Мы ехали с мужем из Казани и разговаривали. В силу определённых обстоятельств мы с Митей не можем в июле ехать на Байкал. Ни с какой стороны не можем. Ни под каким углом. Я от отчаянья даже предлагаю мужу поехать с Митей. Я знаю, что значит для сына участие в "Байкальском проекте". И знаю, что у мужа - заказы и сроки. Он не сможет, но я спрашиваю.
Нам придётся отказаться не только от "Байкальского проекта" в этом году. Мы не полетим на зимовку в любимый Гоа. Я не полечу на семинар Шалвы Амонашвили в Бушети (сегодня я со слезами уже написала письмо Мариам). Мой долгожданный ноябрьский марафон в Сен-Себастьяне для меня, скорее всего, перенесётся на следующий год. Мой мозг продолжал искать решения, даже когда сердцем я уже всё приняла. Это так. Это всего на один год. У меня есть причины со всем этим согласиться и всё это пережить. Я плакала в машине, плакала дома, плакала даже на вечерней пробежке. А утром мне предстояло сказать всё Мите...
Митька уже за завтраком спросил по-деловому: "Мам, мы через сколько дней уезжаем?" Мы посмотрели с мужем друг на друга. Не было смысла откладывать и тянуть. Ну, готова к экзамену на работу с тщетностью? "Ты доешь, и пойдём поговорим". Митька торопливо кивает и уплетает за обе щёки - ещё бы, мы сейчас про Байкальский проект пойдём говорить! А через минут пять мы сидим с ним в спальне на большой родительской кровати, лицом к лицу. Мысленно я говорю себе: "Никаких вступлений, никаких оправданий, никакого намёка на то, что может быть по-другому. Уважай его чувства. Уважай его право на слёзы. Руби сразу.
"Мить, мы не поедем на Байкальский проект".
"Поедем!" - он улыбается. Он думает, что я опять проверяю на прочность его желание.
"Нет, Мить. Мы не поедем на Байкальский проект," - повторяю серьёзно и мягко.
"Поедем," - повторяет он, но робко и почти вопросительно.
Я мотаю головой и повторяю тише и очень отчётливо:
"Мы не поедем на Байкальский проект. Мы не можем. Папа сказал" (в нашей семье "папа сказал" - это не перекладывание ответственности, это данность; ни одно решение не принимается без одобрения папы, именно за папой всегда и во всём последнее слово - и про переезд, и про поход в горы, и про покупку дивана). "Папа сказал" - это окончательно. После этих слов бесполезно уговаривать. Папа - любящий, добрый, щедрый. И мудрый. И Митя знает, что если был бы хоть один маленький шанс, то папа непременно нам бы его дал. Шанса нет. Мы не едем. Я вижу слёзы в глазах сына.
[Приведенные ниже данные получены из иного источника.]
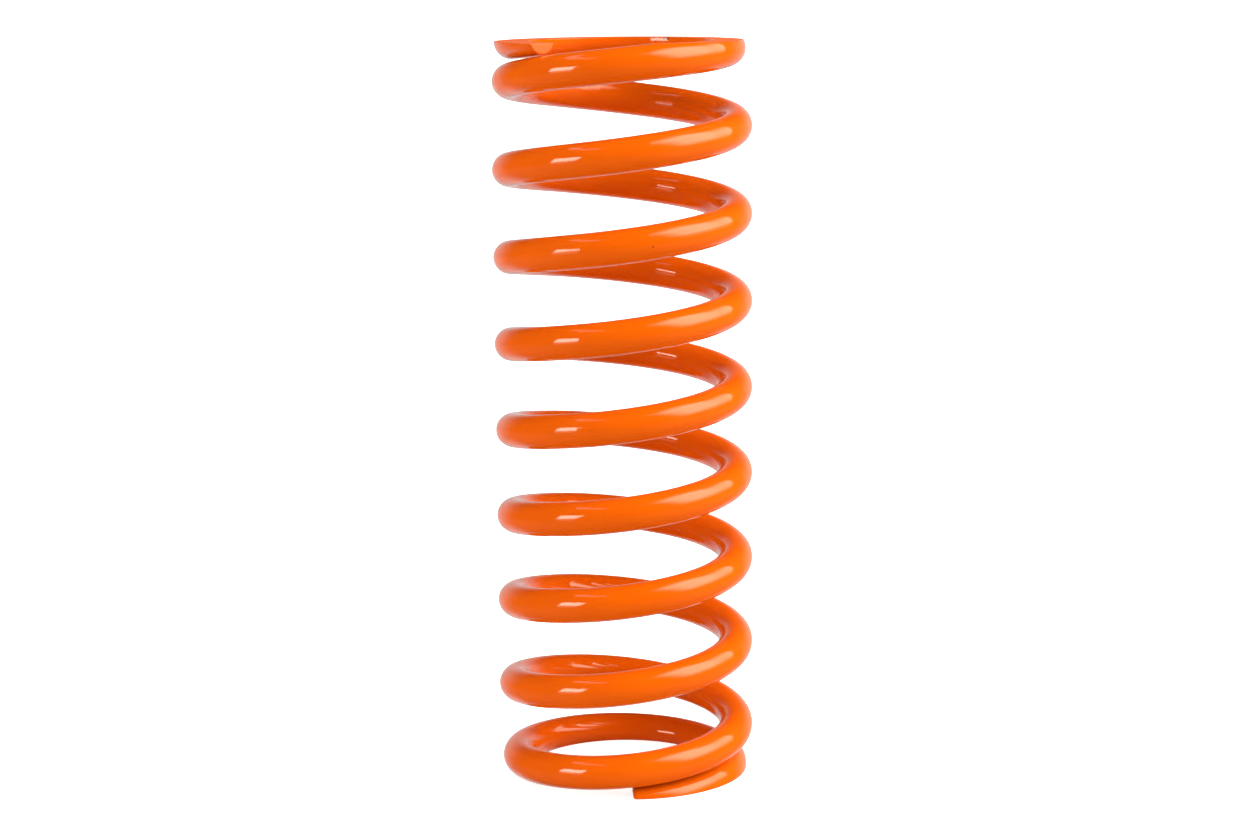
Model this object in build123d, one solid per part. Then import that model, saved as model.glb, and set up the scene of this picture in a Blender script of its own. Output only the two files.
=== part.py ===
"""Shock absorber spring: one round wire wound right-handed into a compression spring.

Both end turns are closed, so that each cut tip lies on the turn beside it, and both ends are
ground flat and square to the axis. The axis is Z, the origin is the centre of the lower seat,
and the lower tip is at the front, towards -Y.
"""

import os
from dataclasses import dataclass
from math import cos, pi, radians, sin, sqrt

from build123d import *

# Wire and coil, in millimetres, turns and degrees
wire_diameter = 11.5
inner_diameter = 64.5
free_length = 250.0
total_turns = 9.865
lower_tip_angle = 273.6
tip_clearance = 0.4

# Lower end: what grinding leaves of the wire at the tip, how soon the tip levels out from the
# slope of the turn that it lies on, how far the turns stay closed and how soon they open, how
# far the end turn is drawn in and over how much of it, how far the tip itself is tucked in,
# and the rounding of the cut's rim
lower_tip_thickness = 3.0
lower_settling_turns = 0.31
lower_closed_turns = 0.48
lower_opening_turns = 0.84
lower_draw_in = 3.1
lower_drawn_turns = 0.93
lower_tip_inset = 2.0
lower_tip_rounding = 1.2

# Upper end, in the same order
upper_tip_thickness = 3.7
upper_settling_turns = 0.17
upper_closed_turns = 0.35
upper_opening_turns = 0.79
upper_draw_in = 2.2
upper_drawn_turns = 1.29
upper_tip_inset = 1.5
upper_tip_rounding = 0.4

# The stretch, in turns, over which a tucked-in tip comes back out
tucked_turns = 0.35

# How finely the centre line is laid out: steps in each turn, and the small step, in turns,
# over which its direction is taken
steps_per_turn = 6
direction_step = 0.001

wire_radius = wire_diameter / 2
coil_radius = (inner_diameter + wire_diameter) / 2
closed_rise = wire_diameter + tip_clearance


def ramp(x):
    """A smooth step from 0 to 1 as x goes from 0 to 1."""
    x = min(max(x, 0.0), 1.0)
    return 3 * x**2 - 2 * x**3


def summed_ramp(x):
    """The same step, summed up from 0 to x."""
    inside = min(max(x, 0.0), 1.0)
    beyond = max(x - 1.0, 0.0)
    return inside**3 - inside**4 / 2 + beyond


@dataclass
class End:
    """One closed and ground end. Its turns are counted from its own tip."""

    settling_turns: float
    closed_turns: float
    opening_turns: float
    draw_in: float
    drawn_turns: float
    tip_inset: float

    @property
    def slope_beside_tip(self):
        """How far the turn beside the tip has opened, from 0 when closed to 1 at full pitch."""
        return ramp((1 - self.closed_turns) / self.opening_turns)

    def opened(self, turns):
        """How many turns' worth of the full pitch has opened up by now."""
        settled = turns - self.settling_turns * summed_ramp(turns / self.settling_turns)
        opening = self.opening_turns * summed_ramp((turns - self.closed_turns) / self.opening_turns)
        return self.slope_beside_tip * settled + opening

    @property
    def slow_turns(self):
        """The turns at the closed pitch that climb as far as this end's whole slow stretch."""
        settling = self.slope_beside_tip * self.settling_turns / 2
        return (self.closed_turns + self.opening_turns / 2 - settling) / (1 - self.opened(1.0))

    def rise(self, turns):
        """How far the centre line has climbed. The first turn clears the tip's wire."""
        closed_pitch = (closed_rise - active_pitch * self.opened(1.0)) / (1 - self.opened(1.0))
        return closed_pitch * turns + (active_pitch - closed_pitch) * self.opened(turns)

    def inset(self, turns):
        """How far the end turn and its tip are drawn in towards the axis."""
        drawn = min(turns / self.drawn_turns, 1.0)
        tucked = 1 - ramp(turns / tucked_turns)
        return self.draw_in * sin(pi * drawn) ** 2 + self.tip_inset * tucked


lower_end = End(
    settling_turns=lower_settling_turns,
    closed_turns=lower_closed_turns,
    opening_turns=lower_opening_turns,
    draw_in=lower_draw_in,
    drawn_turns=lower_drawn_turns,
    tip_inset=lower_tip_inset,
)
upper_end = End(
    settling_turns=upper_settling_turns,
    closed_turns=upper_closed_turns,
    opening_turns=upper_opening_turns,
    draw_in=upper_draw_in,
    drawn_turns=upper_drawn_turns,
    tip_inset=upper_tip_inset,
)

# The tips' centres follow from the grinding, and the pitch from the length that is left
lower_tip_z = lower_tip_thickness - wire_radius
upper_tip_z = free_length - upper_tip_thickness + wire_radius
slow_turns = lower_end.slow_turns + upper_end.slow_turns
active_pitch = (upper_tip_z - lower_tip_z - closed_rise * slow_turns) / (total_turns - slow_turns)


def height(turn):
    """Height of the centre line, with turns counted from the lower tip."""
    if turn < total_turns / 2:
        return lower_tip_z + lower_end.rise(turn)
    return upper_tip_z - upper_end.rise(total_turns - turn)


def centre(turn):
    """Point of the wire's centre line, which winds anticlockwise as it climbs."""
    angle = radians(lower_tip_angle) + 2 * pi * turn
    radius = coil_radius - lower_end.inset(turn) - upper_end.inset(total_turns - turn)
    return Vector(radius * cos(angle), radius * sin(angle), height(turn))


def direction(turn):
    """Unit vector along the wire."""
    return (centre(turn + direction_step) - centre(turn - direction_step)).normalized()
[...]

"Понятно," - он говорит почти неразборчиво.
" Иди ко мне, будем плакать вместе," - и я протягиваю ему руки, в которые он падает всем своим огромным десятилетним мальчишеским телом. Он прячет лицо на моей груди, его плечи дрожат, он всхлипывает, он плачет навзрыд. Я обнимаю его и тоже плачу. Больше всего на свете я хочу его утешить. Но знаю, что самое главное утешение - дать выход этим слезам. И я только глажу его спину и целую вздрагивающую макушку. Я знаю, что всё будет. Я знаю, что жизнь длинная. Я знаю, что в Ижевске в июле можно найти миллион интересных занятий. Я знаю, что завтра он вспомнит, что именно в эти дни день рождения его друга, и мы хотели покататься на лошадях, и давно собирались в кино и на батуты. Но всё это завтра. А сегодня, сейчас, он снова там, в Култуке, на перроне, в конце нашей прошлогодней байкальской смены, он снова провожает поезд, на котором уезжают те, кого он любит - его друзья. Уезжают от него ещё на один год или чёрт знает насколько (сейчас ему кажется, что навсегда).
А потом он затихает. А потом котёнок начинает играть с Митиной ногой. Митя подобрал этого котёнка на улице две недели назад, и мы до сих не нашли для него хозяина. Митя приподнимает мокрое лицо и улыбается котёнку. Ну вот, гроза прошла. Теперь останется только грусть. С ней и будем жить дальше.